Quant à Moréas, poète divin, quintessence de Lamartine et dont les Stances égalent Ronsard, il a traversé son temps ingrat et rebelle, fermé et hostile à la grandeur vraie, au milieu d’une incompréhension complète, hermétique. En vain Maurras, Barrès et quelques autres de ses amis, moins connus, s’évertuaient-ils contre cette incroyable injustice, une des plus fortes de l’histoire littéraire. Les meilleurs ne leur prêtaient qu’une oreille distraite. L’école mécanique triomphait avec Hérédia et ses imitateurs d’une part, de l’autre avec les déformations symboliques de Mallarmé et des Parnassiens posthumes. Un grand humaniste inspiré, tel que Moréas, soumettant l’eau, le feu, l’esprit, la rivière, l’histoire et la légende, à la nostalgie rythmique d’un cœur hautain, mais pitoyable, ne pouvait plus parvenir à la gloire.
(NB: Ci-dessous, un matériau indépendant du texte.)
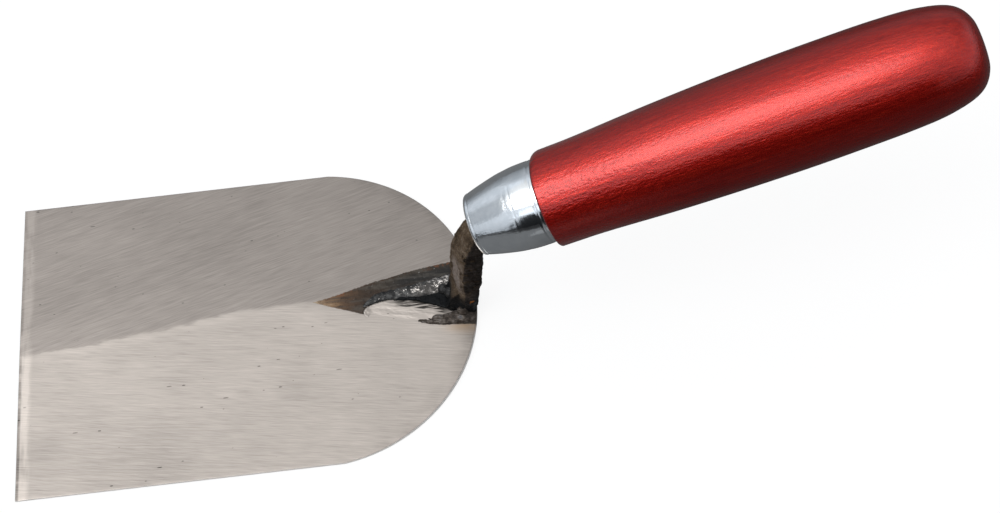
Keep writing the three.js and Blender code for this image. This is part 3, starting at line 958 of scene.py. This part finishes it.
def tang_local(at):
    """Along and across the tang's own vertical plane, x back from the handle's front face."""
    x, y = at.x - HANDLE_FRONT.x, at.y
    along = x * math.cos(HANDLE_YAW) + y * math.sin(HANDLE_YAW)
    across = y * math.cos(HANDLE_YAW) - x * math.sin(HANDLE_YAW)
    return along, across


# The neck's front and back faces, as (z, along).
NECK_FRONT = [
    (2.6, -30.4), (12, -30.2), (20, -30.1), (26, -29.8), (33, -28.9), (38.5, -27.6), (43.2, -25.4),
    (47.2, -22.4),
]
NECK_BACK = [(2.6, -24.4), (12, -22.9), (21, -21.4), (31, -20.4), (38, -19.9), (41.4, -18.6), (44.4, -16)]


def tang_sculpt(at):
    """Turns the neck's front face a little towards the near side."""
    along, across = tang_local(at)
    x, z = at.x, at.z
    if z < 50 and along < -12 and (x > 43 or z > 14):
        front, back = follow(NECK_FRONT, z), follow(NECK_BACK, z)
        ahead = clamp((back - along) / (back - front))
        x += (
            2.2 * ahead * clamp((3.2 - across) / 7.2)
            * smoothstep(5, 11, z) * (1 - 0.6 * smoothstep(40, 49, z))
        )
    return (x, at.y, z)


def tang_shift(at, out):
    """Hammered and flaky, and hollowed beside the far weld. The spike inside the handle stays as it is."""
    if at.x > 66:
        return Vector((0, 0, 0))
    cell = Vector((at.x / 2.2, at.y / 2.6, at.z / 3.4)) + 0.8 * noise.noise_vector(at / 2.5)
    flake = noise.cell(cell) - 0.5
    bumps = (
        0.22 * ripple(at.x, at.y, at.z, 5, 1) + 0.17 * ripple(at.x, at.y, at.z, 1.8, 2)
        + 0.1 * ripple(at.x, at.y, at.z, 0.8, 3)
    )
    hollow = smoothstep(26, 30, at.x) * (1 - smoothstep(40.5, 43.5, at.x)) * smoothstep(5.2, 4.2, at.y)
    move = out * (bumps + 0.2 * flake + 0.22) + sink(at)
    move.z -= 0.85 * hollow * max(0, at.z - 3.0)
    return move


def sink(at):
    """Down onto the blade, over the clearance that the CAD solids keep."""
    return Vector((0, 0, -0.5 * smoothstep(4.0, 2.7, at.z)))


def weld_shift(at, out):
    """Lumps, and the curved ripples that a weld bead sets in."""
    ripple_at = at.x - 0.2 * (at.y - 4) ** 2 + 0.8 * ripple(at.x, at.y, 0, 3)
    bead = 0.1 * math.sin(2 * math.pi * ripple_at / 2.6)
    bumps = (
        0.34 * ripple(at.x, at.y, at.z, 2.6, 4) + 0.13 * ripple(at.x, at.y, at.z, 1.1, 5)
        + 0.05 * ripple(at.x, at.y, at.z, 0.55, 6)
    )
    return out * (bumps + bead * max(0, out.z))


def ground_weld_shift(at, out):
    """Streaks left by the grinding, and an uneven rim at the left."""
    streak = 0.06 * ripple(at.x * 0.16, at.y + 0.25 * at.x, at.z, 1.2, 6)
    fine = 0.03 * ripple(at.x * 0.5, at.y * 1.5 + 0.4 * at.x, at.z, 0.6, 8)
    rim = 0.08 * ripple(at.x, at.y, 0, 0.8, 9) * smoothstep(18.5, 16.5, at.x)
    return out * (streak + fine + rim)


# The two raised weld beads, as (x, near y, far y, top z). They start inside the blade.
BEAD_BASE = 1.9
FAR_BEAD = [
    (15.5, 0.2, 1.0, 2.5), (16.6, 0.3, 2.2, 3.0), (18.5, 0.9, 3.6, 3.4), (21, 1.3, 4.6, 3.6),
    (24, 1.5, 4.9, 3.7), (27, 1.4, 5.3, 3.8), (30.5, 1.4, 5.8, 4.0), (34, 1.2, 6.5, 4.2),
    (38, 1.1, 7.2, 4.4), (41.5, 1.3, 7.8, 4.8), (44, 2.2, 7.2, 5.0), (45.4, 3.0, 6.0, 4.4),
]
HEEL_BEAD = [
    (31.4, -7.1, -6.95, 2.3), (33.6, -7.5, -6.8, 2.5), (35.8, -8.1, -6.6, 2.9), (37.3, -8.5, -5.4, 3.4),
    (40, -8.8, -5.3, 3.5), (43, -8.9, -4.7, 3.7), (45, -8.9, -3.7, 4.2), (46.8, -8.8, -4.2, 4.2),
    (48.3, -8.5, -4.8, 3.5), (49.3, -7.8, -5.4, 2.6),
]


def ground_patch():
    """The near weld, ground almost level with the facet beside it, as vertices and faces."""
    vertices, faces = [], []
    steps, segments = 130, 34
    for i in range(steps + 1):
        x = lerp(15.25, 45.8, i / steps)
        low, high = follow(GROUND_LOW, x) - 0.5, follow(GROUND_HIGH, x)
        vertices.append((x, low, 1.5))
        for k in range(segments + 1):
            y = lerp(low, high, k / segments)
            edge = min(high - y, 1.4 * (x - 15.2), 46 - x)
            drawn = 0.35 * (1 - smoothstep(0, 0.45, edge))
            z = 2.24 + 0.085 * (y - low - 0.5) + 0.25 * smoothstep(18, 15.6, x) - drawn
            vertices.append((x, y, z))
        vertices.append((x, high + 0.05, 1.5))
    ring = segments + 3  # the top's points and one on each side below
    for i in range(steps):
        for k in range(ring):
            n = (k + 1) % ring
            faces.append((i * ring + k, i * ring + n, (i + 1) * ring + n, (i + 1) * ring + k))
    faces.append(tuple(range(ring))[::-1])
    faces.append(tuple(steps * ring + k for k in range(ring)))
    return vertices, faces


# ---- Assembly ----

bpy.context.scene.view_settings.view_transform = "Standard"
make_camera()
make_world()
make_floor()

place(make_blade(ground_steel("ground_steel_blade", True)), "ground_steel", "blade")
place(make_handle(lacquered_wood("red_lacquer")), "lacquered_wood", "handle")
place(make_ferrule(plated_steel("plating")), "plated_steel", "ferrule")
place(
    worked("forged_tang", [cad_shape("tang")], 0.3, forge_scale("forge_scale"), 1, tang_shift, tang_sculpt),
    "forge_scale", "tang",
)
far_shapes = [
    ridge(FAR_BEAD, BEAD_BASE, 0.45),
    drop(40.7, 1.6, 5.9, 1.7, 1.6, 1.9),
    drop(42.7, -0.7, 7.2, 1.9, 1.7, 2.4),
    drop(44.4, -3.3, 7.2, 1.7, 1.4, 2.6),
]
dark_tones = [srgb(24, 24, 24), srgb(50, 50, 50), srgb(84, 84, 83), srgb(68, 61, 55)]
brown_tones = [srgb(38, 33, 29), srgb(68, 59, 52), srgb(104, 97, 91), srgb(84, 83, 86)]
place(
    worked("far_bead", far_shapes, 0.2, weld_metal("weld_far_metal", dark_tones, True), 2, weld_shift),
    "weld_metal", "weld_far",
)
heel_shapes = [
    ridge(HEEL_BEAD, BEAD_BASE),
    drop(38.2, -6.6, 3.2, 1.9, 1.1, 0.7),
    drop(45.8, -6.1, 5.2, 1.9, 1.4, 2.2),
]
place(
    worked("heel_bead", heel_shapes, 0.2, weld_metal("weld_heel_metal", brown_tones, False), 2, weld_shift),
    "weld_metal", "weld_heel",
)
place(
    worked("ground_bead", [ground_patch()], 0.18, ground_steel("ground_weld", False), 1, ground_weld_shift),
    "ground_steel", "weld_ground",
)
Les badauds et l’absurde demi-élite s’entendaient pour lui barrer le chemin. L’amer et orgueilleux breuvage de la méconnaissance lui fut ainsi versé à pleines coupes, suprême libation d’un siècle détaché du lyrisme naturel, uniquement attentif aux rhéteurs, aux hurleurs et aux échevelés des deux sexes.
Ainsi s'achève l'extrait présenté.